-------- Records for this task

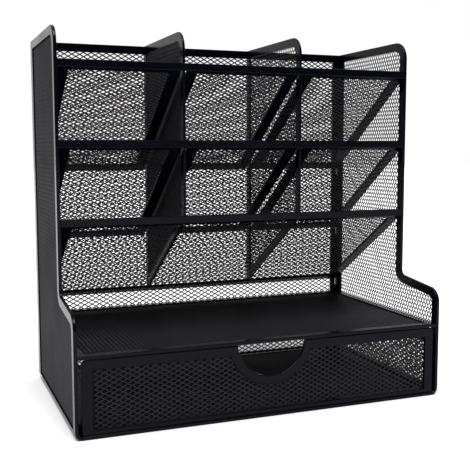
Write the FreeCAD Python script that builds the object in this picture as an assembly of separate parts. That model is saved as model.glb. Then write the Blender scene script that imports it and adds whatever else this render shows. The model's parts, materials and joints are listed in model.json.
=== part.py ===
"""Pen stand with drawer: expanded-metal panels bound in folded sheet-steel strips.

Axes: +X to the right, +Y to the back, +Z up; the origin is at the middle of the footprint, on the
resting plane. Every node is written to parts/NODE.step in millimetres at real size.

The stand is a U-shaped wrap (two stepped sides and a base joined by small bends), closed by a back
panel, with a shelf over the drawer bay, two upright dividers and three slanted pocket panels, which
together make nine pockets. A tray-shaped drawer slides out of the bay along -Y.
"""

import os

import FreeCAD
import Part
from math import cos, sqrt, tan

# ---- driving dimensions (mm) -------------------------------------------------------------------
WIDTH = 255.0  # overall, across both side panels
DEPTH = 148.0  # overall, at the base
HEIGHT = 250.0  # overall, top edge of the sides, back and dividers
UPPER_DEPTH = 101.0  # depth of the tall part of the sides
STEP_BACK_Z = 79.5  # height of the sides' step where it leaves the tall part
STEP_FRONT_Z = 74.5  # height of the step at the front
TOP_FRONT_R = 13.0  # rounded top-front corner of sides and dividers
STEP_INNER_R = 4.0  # hollow corner of the step
STEP_OUTER_R = 10.0  # rounded front corner of the step
BEND_R = 5.0  # outer radius of the bend between side and base

SIDE_T = 2.2  # thickness of the bound edges of the wrap, back and shelf
INNER_T = 1.6  # thickness of the bound edges of dividers and pocket panels
DRAWER_T = 2.0  # thickness of the bound edges of the drawer's walls
MESH_T = 0.7  # thickness of the expanded metal
# The diamonds are drawn coarse: about four times the size of the real ones, and as open.
CELL_LONG = 24.0  # aimed at, from one opening to the next along a row
CELL_SHORT = 13.4  # aimed at, from one opening to the next above it
CELL_BOND = 6.5  # metal between two openings of a row
CELL_WEB = 3.2  # metal between two openings above one another
CELL_EDGE = 1.2  # least metal between an opening and the edge of its sheet
STRIP = 6.0  # usual width of a bound edge
REAR_STRIP = 8.0  # width of the sides' rear edge
EDGE_R = 0.5  # rolled edge of the bound strips

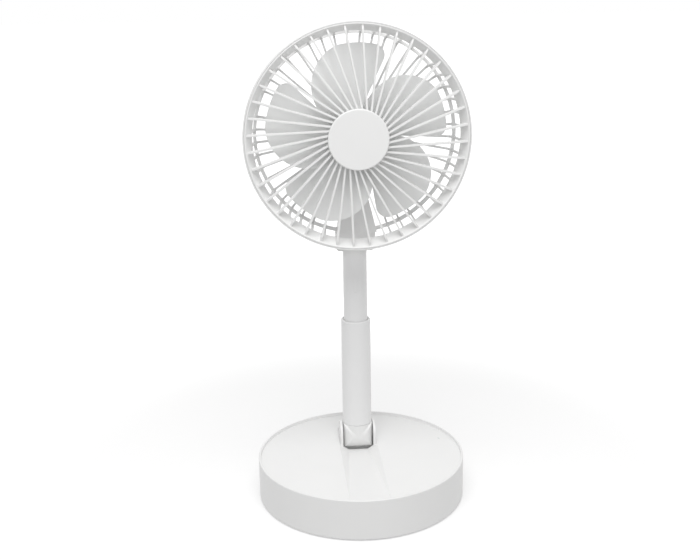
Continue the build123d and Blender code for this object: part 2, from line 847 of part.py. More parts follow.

----------------

> [Task instructions] Repeat the data precisely, reproducing every entry.

> [Response to the exercise]
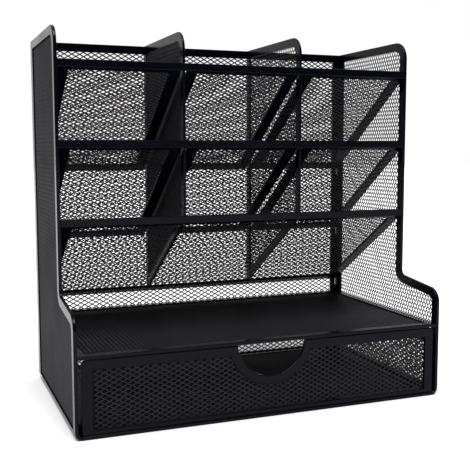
Write the FreeCAD Python script that builds the object in this picture as an assembly of separate parts. That model is saved as model.glb. Then write the Blender scene script that imports it and adds whatever else this render shows. The model's parts, materials and joints are listed in model.json.
=== part.py ===
"""Pen stand with drawer: expanded-metal panels bound in folded sheet-steel strips.

Axes: +X to the right, +Y to the back, +Z up; the origin is at the middle of the footprint, on the
resting plane. Every node is written to parts/NODE.step in millimetres at real size.

The stand is a U-shaped wrap (two stepped sides and a base joined by small bends), closed by a back
panel, with a shelf over the drawer bay, two upright dividers and three slanted pocket panels, which
together make nine pockets. A tray-shaped drawer slides out of the bay along -Y.
"""

import os

import FreeCAD
import Part
from math import cos, sqrt, tan

# ---- driving dimensions (mm) -------------------------------------------------------------------
WIDTH = 255.0  # overall, across both side panels
DEPTH = 148.0  # overall, at the base
HEIGHT = 250.0  # overall, top edge of the sides, back and dividers
UPPER_DEPTH = 101.0  # depth of the tall part of the sides
STEP_BACK_Z = 79.5  # height of the sides' step where it leaves the tall part
STEP_FRONT_Z = 74.5  # height of the step at the front
TOP_FRONT_R = 13.0  # rounded top-front corner of sides and dividers
STEP_INNER_R = 4.0  # hollow corner of the step
STEP_OUTER_R = 10.0  # rounded front corner of the step
BEND_R = 5.0  # outer radius of the bend between side and base

SIDE_T = 2.2  # thickness of the bound edges of the wrap, back and shelf
INNER_T = 1.6  # thickness of the bound edges of dividers and pocket panels
DRAWER_T = 2.0  # thickness of the bound edges of the drawer's walls
MESH_T = 0.7  # thickness of the expanded metal
# The diamonds are drawn coarse: about four times the size of the real ones, and as open.
CELL_LONG = 24.0  # aimed at, from one opening to the next along a row
CELL_SHORT = 13.4  # aimed at, from one opening to the next above it
CELL_BOND = 6.5  # metal between two openings of a row
CELL_WEB = 3.2  # metal between two openings above one another
CELL_EDGE = 1.2  # least metal between an opening and the edge of its sheet
STRIP = 6.0  # usual width of a bound edge
REAR_STRIP = 8.0  # width of the sides' rear edge
EDGE_R = 0.5  # rolled edge of the bound strips

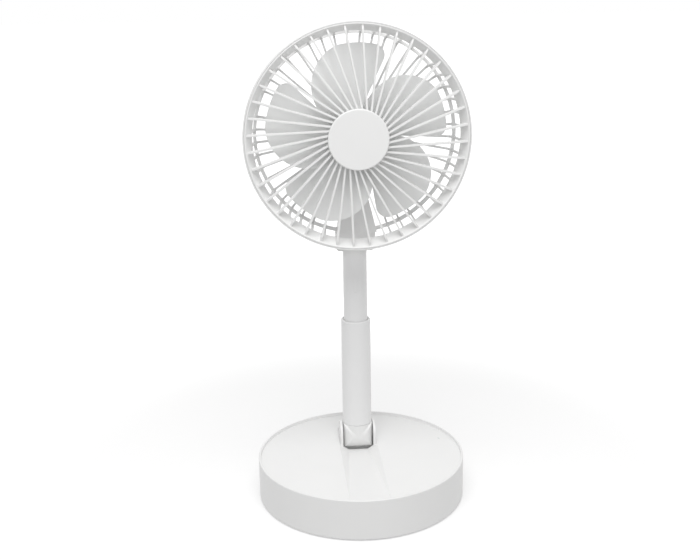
Continue the build123d and Blender code for this object: part 2, from line 847 of part.py. More parts follow.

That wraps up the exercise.